The zebra mussel stench plaguing residents' faucets should be gone in the next couple of days, the Austin Water Department said Monday.

The Ullrich Water Treatment Plant on the Colorado River is no longer producing the foul-smelling water, the utility's director, Greg Meszaros, said. “The taste and water index are down to zero, which is the lowest you can have.”

However, certain areas of South and Southeast Austin, as well as “low-circulation areas,” may continue to experience the problem as pipes continue to be flushed out, he said.

The water that comes from the treatment plant feeds through downtown first, so that water was flushed out first, Meszaros said. Areas farther south will take a longer time.

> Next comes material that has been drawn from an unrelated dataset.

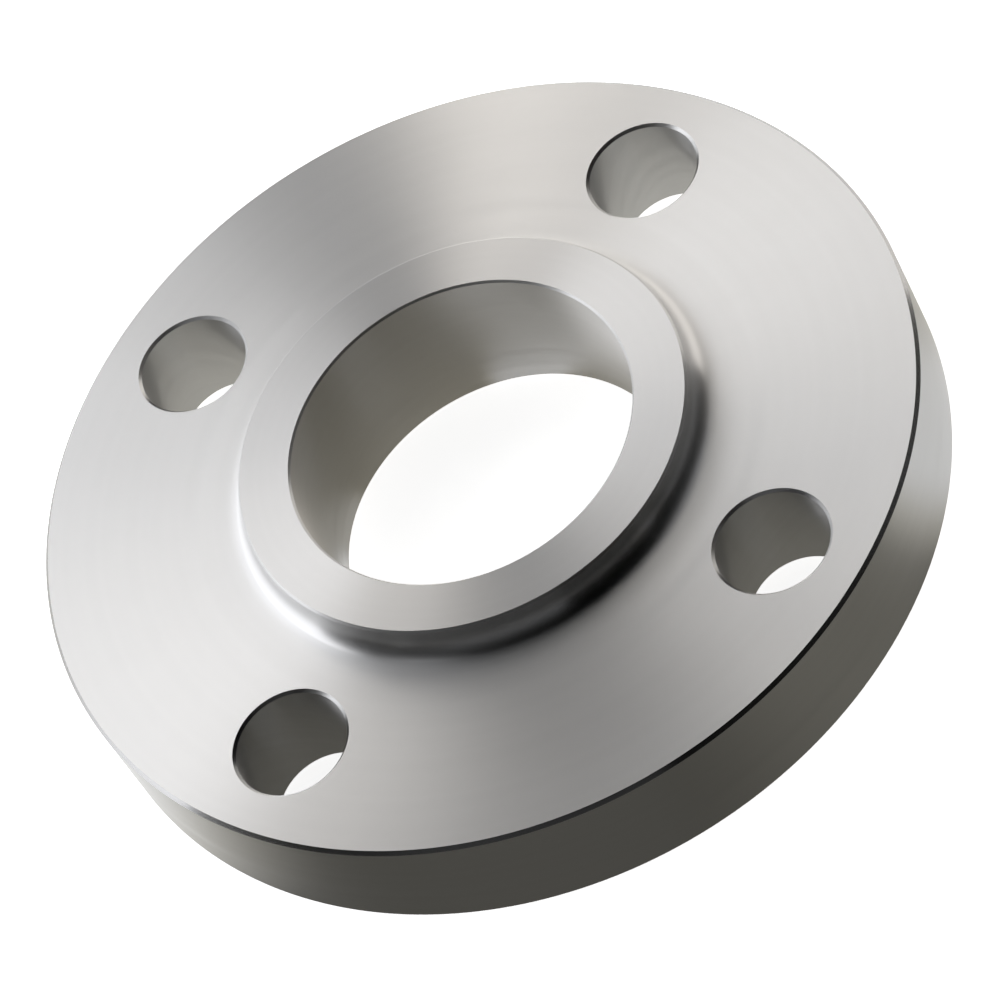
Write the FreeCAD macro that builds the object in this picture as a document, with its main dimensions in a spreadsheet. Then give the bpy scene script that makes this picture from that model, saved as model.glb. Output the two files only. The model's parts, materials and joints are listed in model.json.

“Obviously, flushing water is water that isn’t being used for productive purposes [and] we don’t like to do that," he said, "but in cases like this it’s very important that we use flushing to clean the system."

The zebra mussels are a rapidly growing problem, Meszaros said; they're now infesting raw water piping, making it harder to clean.

“This particular event, I think, is more related to having a raw water system out of service, putting it back into service and having some of those mussels die," he said, creating a fishy smell.

Customers are being directed to call 311 with complaints. Despite an assurance that the smelly water would be a distant memory for residents, Meszaros said the service received more than 1,000 calls over the weekend.

"We apologize to some of our customers who have been experiencing poor water quality," he said. "We're doing all that we can to resolve these issues."

The utility is continuing to add powdered activated carbon to the water, but crews are relying on customer calls to flush out areas in need.

Meszaros said Austin Water would ultimately invest millions of dollars on “mechanical cleaning, marine diving contracts, televising [Austin Water’s] raw water system [and] additional chemicals to retard the growth of zebra mussels.”

“Clearly this episode indicates that they have infested the raw water piping,” Meszaros said. “That’s a new animal for us and that’s really the lesson learned. ... We’ve got to incorporate that into our thinking.”   

He said some tanks and pumping stations have been isolated to avoid moving the mussel water to areas like North Austin.

According to the utility, there have been no reported illnesses.

“We understand [that] even though we meet regulatory standards, we don’t meet our standards that we have for this water,” Meszaros said. He said staff would continue working until there are no more complaints.